Between the excellent variety they offer and the exceptional
business they do, I think the Acres had better consider expanding
their souvenir booth next year. Their assortment of magazines
include current and back issues of the Engineers and Engines,
Iron-Men Album, and Gas Engines, subscriptions are available. They
also offer a good variety written on these ages, including
cookbooks, a big seller. Souvenir items are aplenty with jewelry,
watch-fobs, engineer caps, Antique Acres T-shirts, and handmade
items for the ladies. Something for everyone! And to add to all of
this, there’s a second souvenir booth offering ceramics and
handmade items, with Mrs. John Ruth in charge. Whether it was meal
time or just in-between snacks, the eating tent was well occupied.

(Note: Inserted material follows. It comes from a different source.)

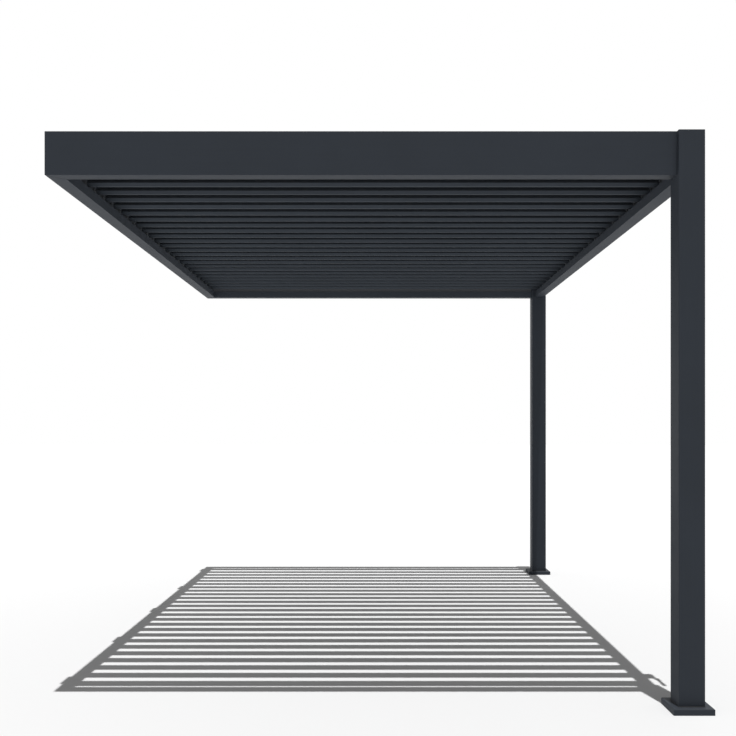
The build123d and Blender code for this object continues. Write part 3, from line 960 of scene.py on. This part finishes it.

This was again managed by the very capable Kentucky Fried Chicken
establishment.

And so, we come to the closing of the show, sad, but essential.
Although rainy weather greeted us the first day and a half of the
show, blue skies lead to a happy ending. We bid tearful goodbyes
and receive promises of return trips for the ’74 show.
We’re left with only our memories of a good and fulfilling
show.

And now, I sit and gaze at the imprints in the sand track, soon
to be vanished by the coming weather, the slate wiped clean for
another year. But already ideas are popping for the ’74 show,
and leave it to the Acres to come up with the unexpected!